Doudou Diaw (born 30 October 1975), also known as Diaw Doudou or just Doudou, is a Senegalese football coach and former professional footballer and manager. He was most recently in charge as manager of Serie C club Fidelis Andria.

Playing career
Doudou spent his entire football career in Italy, joining Serie B club Perugia in 1997. After several experiences in the minor leagues, he signed for Serie B club Ancona in 2000, where he was noted by Bari, who signed him a year later.

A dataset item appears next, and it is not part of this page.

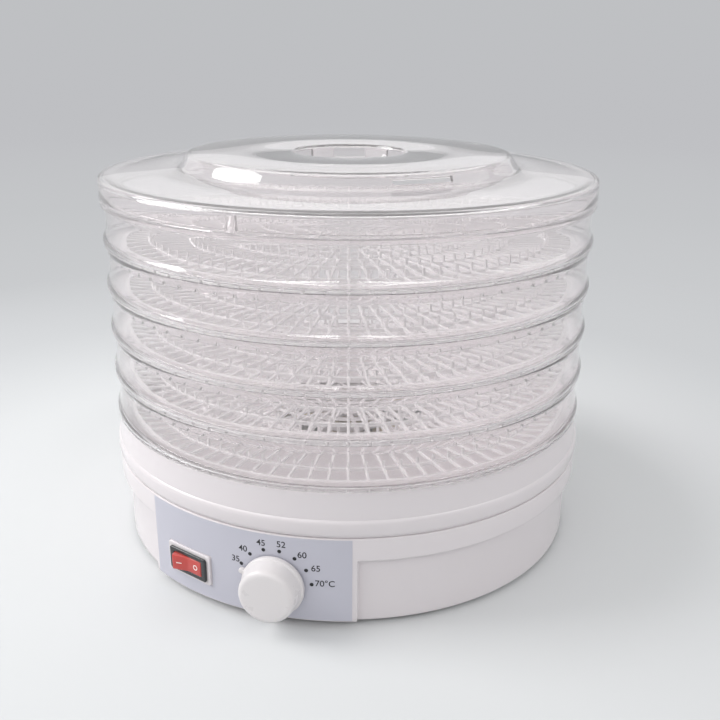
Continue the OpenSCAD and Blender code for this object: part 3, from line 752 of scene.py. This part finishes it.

After four years with Bari, in 2005 he signed with then-Serie B side Torino, and made his Serie A debut with the Granata a year later. He ended his career in 2014 after a number of seasons in the minor leagues of Italy.

Coaching career
Doudou started his coaching career in 2014 working with a football school in Bari, his city of residence. In 2017 he was hired by Serie D club Gravina as their new assistant coach, and successively promoted head coach by January 2018.

In July 2019, shortly after obtaining a UEFA A coaching licence, he was hired by his former club Bari as a youth coach, being in charge of the Under-15 side in his first season. He was successively made in charge of the Under-17 a year later, and the Under-19 Berretti side in March 2021. He was substituted by Valeriano Loseto in May 2021.

On 14 July 2022, Doudou was appointed in charge of the Under-19 team of Fidelis Andria.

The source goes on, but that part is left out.